Another comfortingly familiar element was the display in a neighbouring gallery space in the woollen mill of previous years’ competition pieces, which proved easily as popular as the main exhibition, which constantly teemed with visitors . Not only was it a pleasure to have the chance to enjoy these pieces afresh, it was also gratifying to know that the event organisers didn’t simply fling the efforts of all those blacksmiths’ hopes and labours onto the scrap heap as soon as the event was over. Most satisfying of all, however, was finding one of Mr Blue-Shirt’s competition pieces among the one hundred or so on display: our old friend, it seemed, had not forgotten us either.
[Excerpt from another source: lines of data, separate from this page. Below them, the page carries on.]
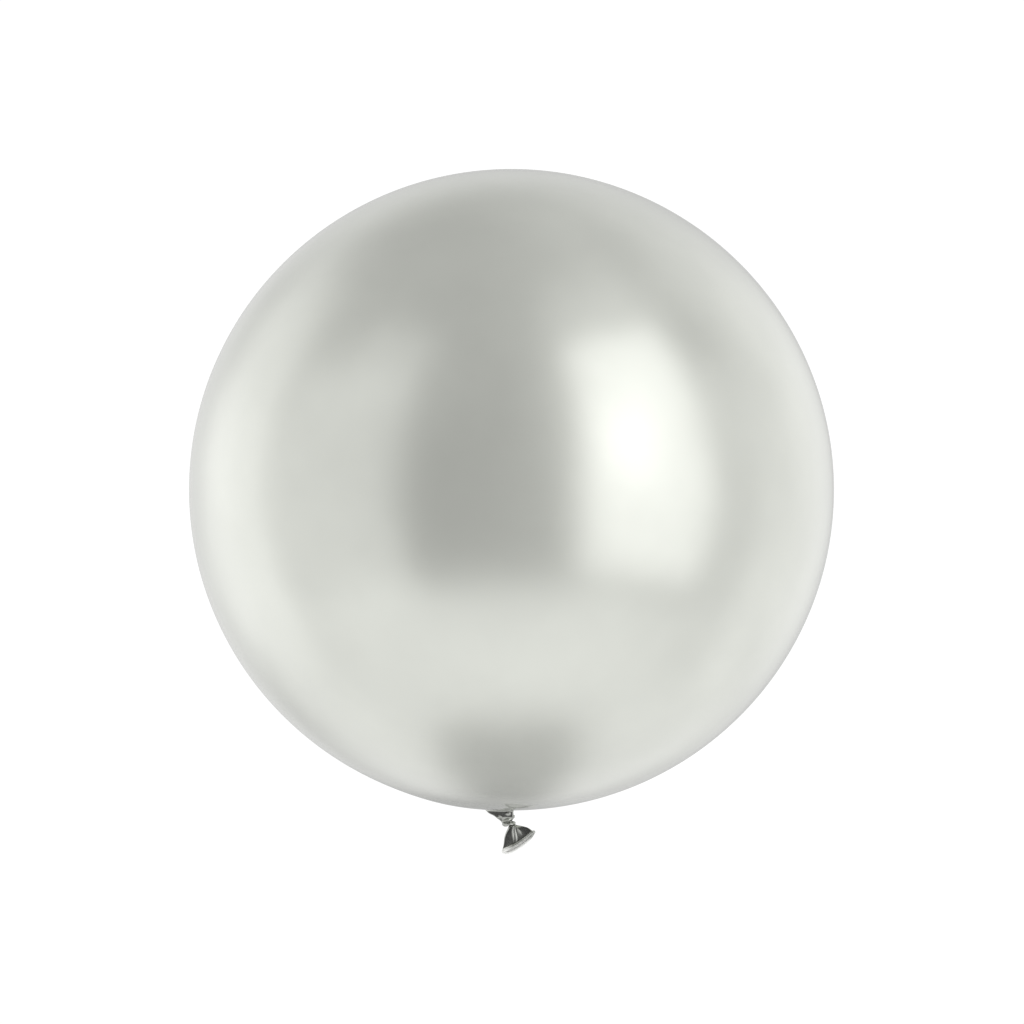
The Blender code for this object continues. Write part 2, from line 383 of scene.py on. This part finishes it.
def build_ball():
    """The inflated film, a closed smooth skin turned about the leaning axis."""
    down, across = lean_directions()
    rings = []
    for row in range(1, BALL_ROWS):
        polar = math.pi * row / BALL_ROWS
        middle = -BALL_HALF_HEIGHT * math.cos(polar) * down
        reach = BALL_RADIUS * math.sin(polar)
        ring = []
        for i in range(BALL_SIDES):
            angle = 2 * math.pi * i / BALL_SIDES
            point = middle + reach * (math.cos(angle) * across + math.sin(angle) * AWAY)
            ring.append(point + ball_sag(point) * point.normalized())
        rings.append(ring)
    return lofted("ball_film", rings, -BALL_HALF_HEIGHT * down, BALL_HALF_HEIGHT * down)


def knot_point(across, away, down):
    """A point at these distances from the knot's middle, in the knot's own directions."""
    return KNOT_CENTRE + across * KNOT_ACROSS + away * AWAY + down * KNOT_AXIS


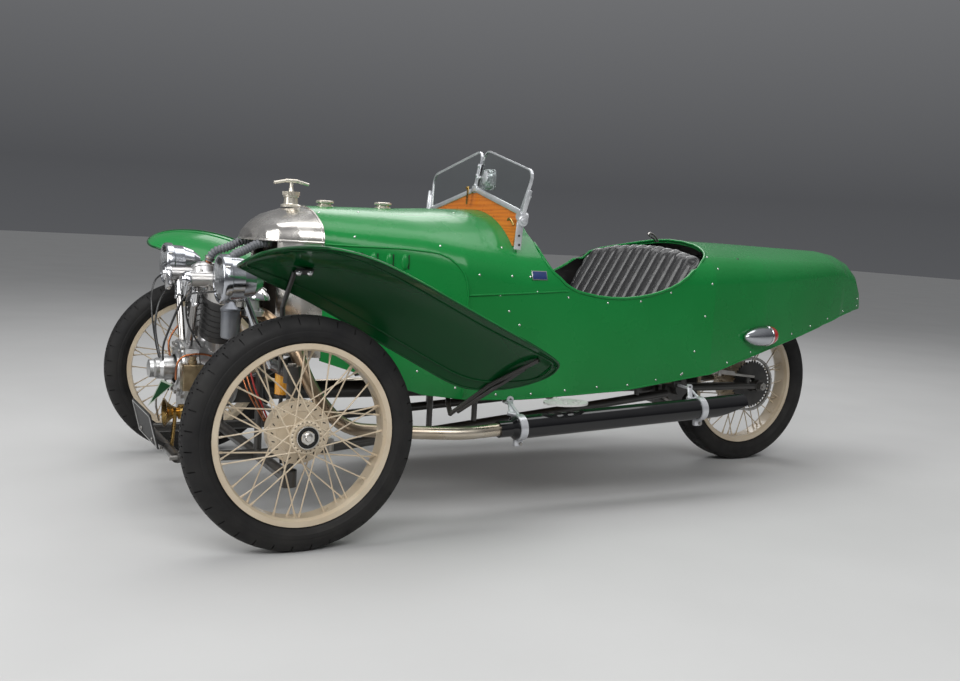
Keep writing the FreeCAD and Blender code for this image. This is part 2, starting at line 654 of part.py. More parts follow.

Still there too, and as popular as ever, were the children’s forging activities, along with the trade stands offering an array of tools, equipment and other blacksmithing gadgetry, and also the drawing and design competition that celebrates the journey of an idea from head to hand to hammer. And still there too was the gelateria in the corner of Piazza Mazzini that probably does more business over the course of the event than over the whole of the rest of the year, along with the cheerily decorated and permanently packed pizzeria run by the fierce but tiny Nina that serves piping hot pizza by the slice to ravenous, soot-caked blacksmiths until late into the night.
Indeed, it was all still there, and it all felt just as we had hoped. So despite my misgivings, we had not grown apart and we definitely still got on. But my relationship with blacksmithing has perhaps shifted and is now one those arm’s length yet enduring friendships where contact is infrequent, but which you can pick up exactly where you left it last time. So, my dear friend Stia, ci vediamo in 2021.